Now that we have described the types of sediment which are accumulating in various parts of of the Pacific Ocean, we are in a position to ask what we should expect to find if the Pacific plate has moved slowly along its current trajectory over long periods of time versus the alternative theory that the entire oceanic crust was created during the weeks or months of Noah's Flood. On the mainstream view of consistent, slow northwest motion of the Pacific plate away from the East Pacific Rise, we should expect to find oceanic basalts overlain by carbonates which accumulated between the ridge and the CCD, those would in turn be overlain by siliceous oozes accumulated below the CCD as the equator is passed, and those would in turn be overlain by red-brown clays which accumulated north of the equator. This sequence is in fact what we find, even on portions of the Pacific plate which are far north of the equator (Hezeen and MacGregor, 1973. The Evolution of the Pacific, Scientific American 229: 102-112; Heezen et la., 1973. Diachronous Deposits: A Kinematic Interpretation of the Post Jurassic Sedimentary Sequence on the Pacific Plate, Nature 241: 25-32).
[note: this sequence would vary according to what portion of the northern Pacific plate you examine. For instance, in the western Pacific, oceanic crust will pass through a red-brown clay accumulation zone both south and north of the equator, so the total sequence would be carbonate- brown clay- siliceous ooze- brown clay.]

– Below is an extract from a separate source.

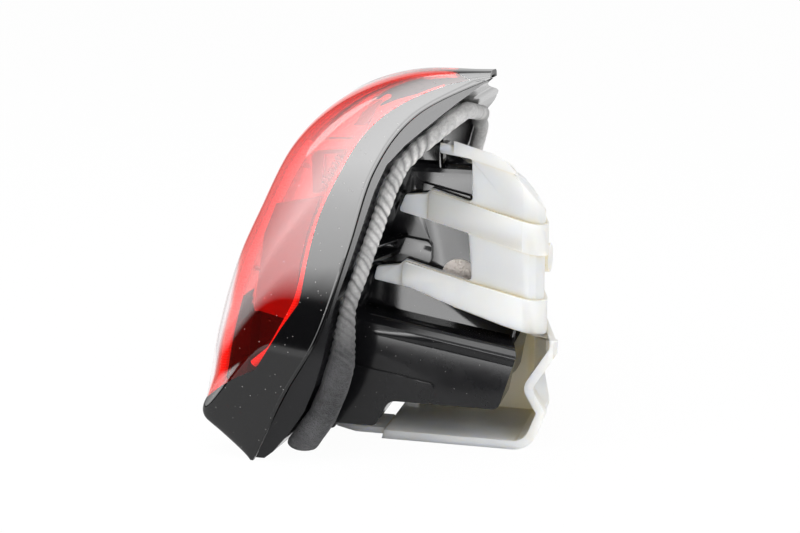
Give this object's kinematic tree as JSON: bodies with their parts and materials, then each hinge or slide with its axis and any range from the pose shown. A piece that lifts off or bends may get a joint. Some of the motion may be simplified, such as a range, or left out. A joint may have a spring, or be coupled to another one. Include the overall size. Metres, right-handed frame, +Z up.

This stratigraphic pattern indicates that the Pacific plate moved slowly enough from the ridge to the CCD for carbonate sediments to accumulate, and moved slowly enough from the CCD across the equatorial regions for siliceous sediments to accumulate. This distribution is not compatible with the creation of all oceanic crust within a matter of weeks or months, as per the Noah's Flood model.
Conclusion
YEC tectonic models in which Pangaea is rifted apart and its fragments displaced to more or less their present positions during Noah's Flood, about 4500 years ago, are not consistent with presently measured motions, with rates indicated for the Phanerozoic by radiometric data, or with the distribution of deep sea sediments.